Aim:
Return exactly and only these lines: the first of the listing through the one containing "obj.data.transform(obj.matrix_world)".

Provided data:

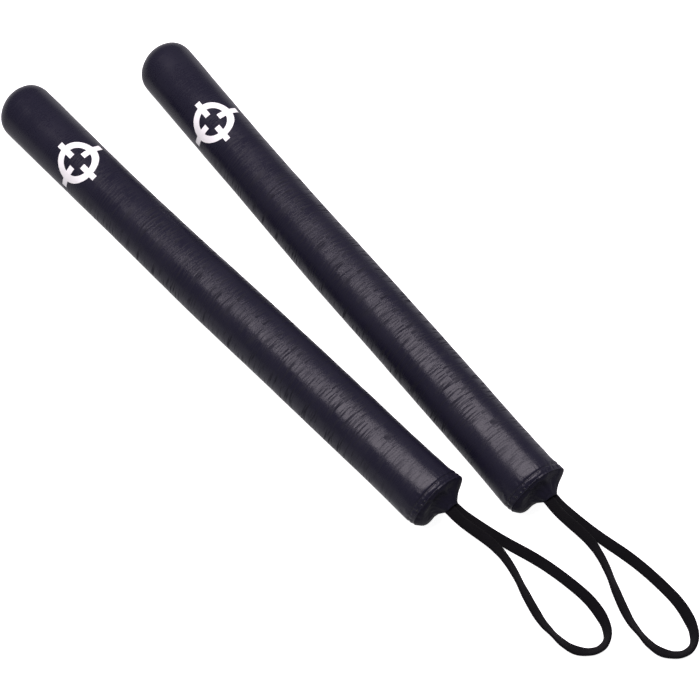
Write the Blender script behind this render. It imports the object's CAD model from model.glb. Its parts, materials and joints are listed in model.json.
import bpy, bmesh, json, math
from mathutils import Matrix, Quaternion, Vector, noise
from mathutils.bvhtree import BVHTree


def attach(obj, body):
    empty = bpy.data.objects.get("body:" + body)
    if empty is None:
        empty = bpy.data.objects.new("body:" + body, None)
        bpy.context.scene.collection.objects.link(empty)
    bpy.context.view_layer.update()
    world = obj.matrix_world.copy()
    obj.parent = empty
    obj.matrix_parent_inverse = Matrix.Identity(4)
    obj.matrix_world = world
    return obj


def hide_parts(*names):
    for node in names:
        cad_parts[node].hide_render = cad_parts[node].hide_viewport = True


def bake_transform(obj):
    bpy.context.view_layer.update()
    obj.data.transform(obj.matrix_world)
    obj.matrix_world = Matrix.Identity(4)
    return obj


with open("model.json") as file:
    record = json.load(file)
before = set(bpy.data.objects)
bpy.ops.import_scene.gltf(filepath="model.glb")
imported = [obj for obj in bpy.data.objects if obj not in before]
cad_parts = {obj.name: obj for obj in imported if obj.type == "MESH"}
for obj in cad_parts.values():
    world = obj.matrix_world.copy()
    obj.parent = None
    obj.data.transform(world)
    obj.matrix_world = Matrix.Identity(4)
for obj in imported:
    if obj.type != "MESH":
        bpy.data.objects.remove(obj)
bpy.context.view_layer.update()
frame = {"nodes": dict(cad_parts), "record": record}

sticks = ("a", "b")

# Every piece is made in a stick's own frame, in metres: X runs from the rim seam to the tip,
# Y is to the left and Z is up from the ground. Then it is laid where the stick lies.
body = {
    "radius": 0.029,
    "length": 0.596,        # rim seam to the end of the tip
    "mountReach": 0.2925,   # rim seam to the middle of the plain round body
    "tip": 0.023,
    "shoulder": 0.019,
}
axisHeight = body["radius"]
bodyShape = [  # distance from the rim seam, girth as a share of the plain radius, drift to the left
    (-0.010, 1.022, 0.0000), (0.000, 1.022, 0.0000), (0.060, 1.017, 0.0000), (0.200, 1.019, 0.0003),
    (0.290, 1.013, 0.0011), (0.350, 0.990, 0.0013), (0.410, 0.970, 0.0010), (0.480, 0.972, 0.0003),
    (0.550, 0.989, -0.0008), (0.596, 0.992, -0.0014), (0.610, 0.992, -0.0016)]


def stickPlace(stick):
    mount = next(m for m in frame["record"]["mounts"] if m["name"] == "padded_body_" + stick)
    along = Vector(mount["axis"])
    up = Vector((0, 0, 1))
    rim = Vector(mount["pos_m"]) - along * body["mountReach"]
    place = Matrix((along, up.cross(along), up)).transposed().to_4x4()
    place.translation = (rim.x, rim.y, 0)
    return place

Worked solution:
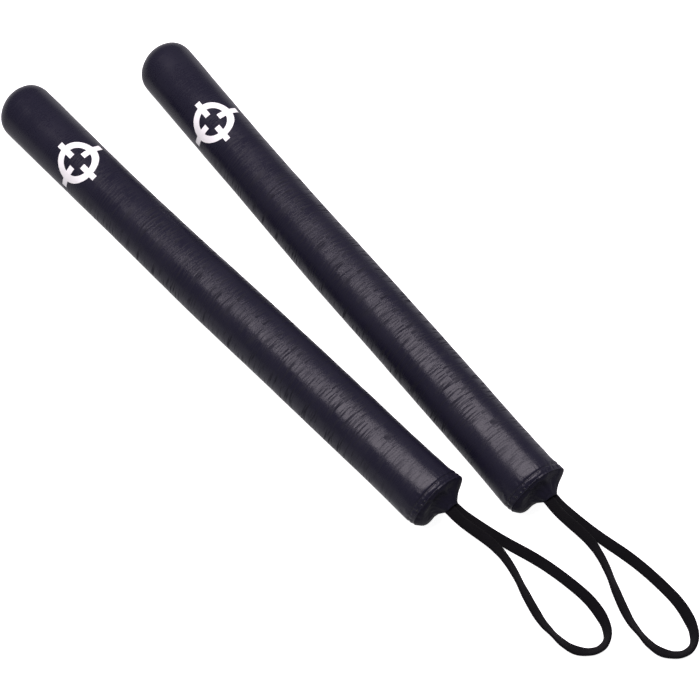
Write the Blender script behind this render. It imports the object's CAD model from model.glb. Its parts, materials and joints are listed in model.json.
import bpy, bmesh, json, math
from mathutils import Matrix, Quaternion, Vector, noise
from mathutils.bvhtree import BVHTree


def attach(obj, body):
    empty = bpy.data.objects.get("body:" + body)
    if empty is None:
        empty = bpy.data.objects.new("body:" + body, None)
        bpy.context.scene.collection.objects.link(empty)
    bpy.context.view_layer.update()
    world = obj.matrix_world.copy()
    obj.parent = empty
    obj.matrix_parent_inverse = Matrix.Identity(4)
    obj.matrix_world = world
    return obj


def hide_parts(*names):
    for node in names:
        cad_parts[node].hide_render = cad_parts[node].hide_viewport = True


def bake_transform(obj):
    bpy.context.view_layer.update()
    obj.data.transform(obj.matrix_world)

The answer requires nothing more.